This is an art show we visited more than a year ago and it’s not currently on. But I’ve decided to start my blog with it because it was very inspiring for me. It made me realised what I wanted to blog about and therefore, I owe it a first post here.
I first encountered Ed Ruscha’s work at Tate Modern and have been interested since. He’s called by many the Magritte of Los Angeles and one of the longest living pop artists. He produced all the works for this exhibition in 2016, and it was Gagosian’s first show of Ruscha’s paintings since an exhibition at its Rome gallery in 2014-15.
The novelty of this show is that the words appearing on the artworks were presented in logical sequences and in diminishing or augmenting typeface over a sand background in most of them; and with blue skies over the mountains of California in some other works, combined with a circled selected view that suggests we are having a peep in, but not part of this idyllic scenery.

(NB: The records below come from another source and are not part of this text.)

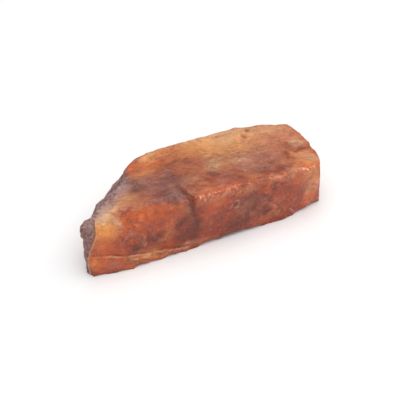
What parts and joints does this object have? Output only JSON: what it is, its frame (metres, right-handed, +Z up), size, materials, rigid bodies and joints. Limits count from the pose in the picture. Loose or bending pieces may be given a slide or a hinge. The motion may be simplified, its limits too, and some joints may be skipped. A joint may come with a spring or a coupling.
{
  "type": "raw jade stone",
  "caption": "Rough bar of orange-brown raw jade with a pointed end, broken faces, a ledge and an old crack, lying on its flat side.",
  "frame": {"origin": "middle of the flat underside, under the centre of the bounding box", "axes": "+X along the stone towards its blunt end, -Y out of the long front face, +Z up"},
  "size_m": [0.0798, 0.031, 0.0199],
  "materials": {
    "jade": "satin"
  },
  "bodies": {
    "root": {"raw_jade": "jade"}
  },
  "joints": []
}
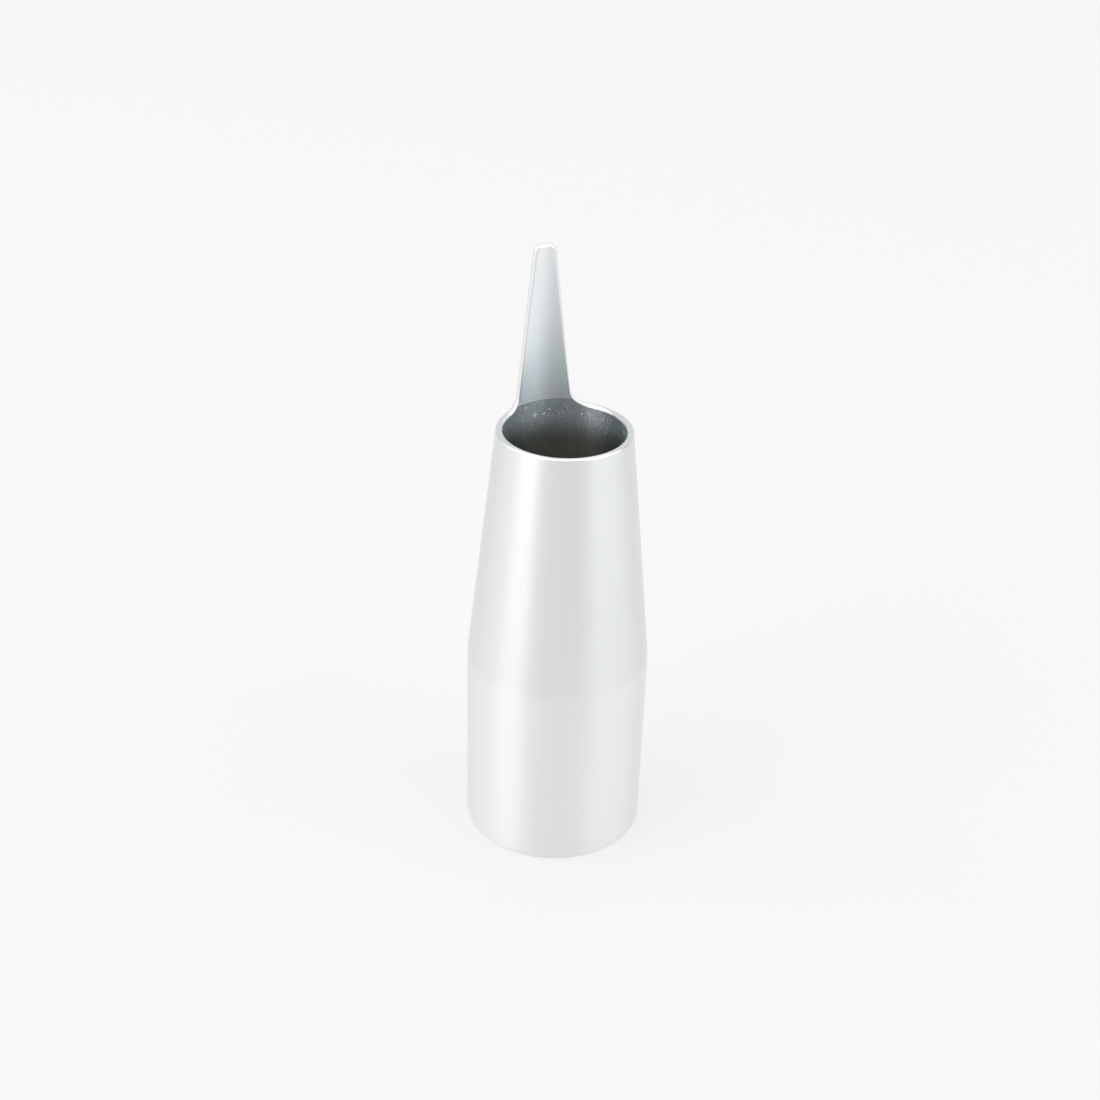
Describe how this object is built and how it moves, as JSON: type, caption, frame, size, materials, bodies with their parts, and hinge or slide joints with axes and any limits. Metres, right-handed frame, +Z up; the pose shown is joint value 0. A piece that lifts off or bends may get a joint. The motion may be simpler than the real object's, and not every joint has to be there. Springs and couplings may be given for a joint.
{
  "type": "handpiece snoot",
  "caption": "Tapered aluminium slip-on snoot: a socket barrel with a bush and seal rings, a conical nose with an open mouth, and a tapering stand-off finger on the rim.",
  "frame": {"origin": "on the bore's axis, at the barrel's open end, which is the face that the snoot stands on", "axes": "+Z up along the axis from the open end to the mouth, +Y through the stand-off finger, +X to the right when looking along +Y"},
  "size_m": [0.028, 0.028, 0.0929],
  "materials": {
    "body_aluminium": "fine satin, turned and bead blasted",
    "bush_plastic": "machined black acetal",
    "seal_rubber": "moulded matt black rubber",
    "ring_steel": "oiled black spring steel"
  },
  "bodies": {
    "root": {"snoot_body": "body_aluminium", "socket_bush": "bush_plastic", "o_ring_front": "seal_rubber", "o_ring_rear": "seal_rubber", "retaining_ring": "ring_steel"}
  },
  "joints": []
}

As per the press release published by Farah Nayeri for The New York Times, Ruscha said about his works at the opening: “I’m not trying to wrap things up or make final statements or capture anything in a big way,” he said. “It’s more like, whatever the voyage is, that’s where I am. I’m just traveling along the tops of things, not trying to bring an answer to anything, necessarily, but just to keep making pictures.”
With the comments above, it appears to me that he doesn’t want to be categorical with these artworks, but exploratory with visual images as well as with words. A search done from a rather logical perspective.
The photo with raspberry adds a new layer to these artworks. She seems to be enjoying the solitude of these mountains and looking at us from within the scenery itself.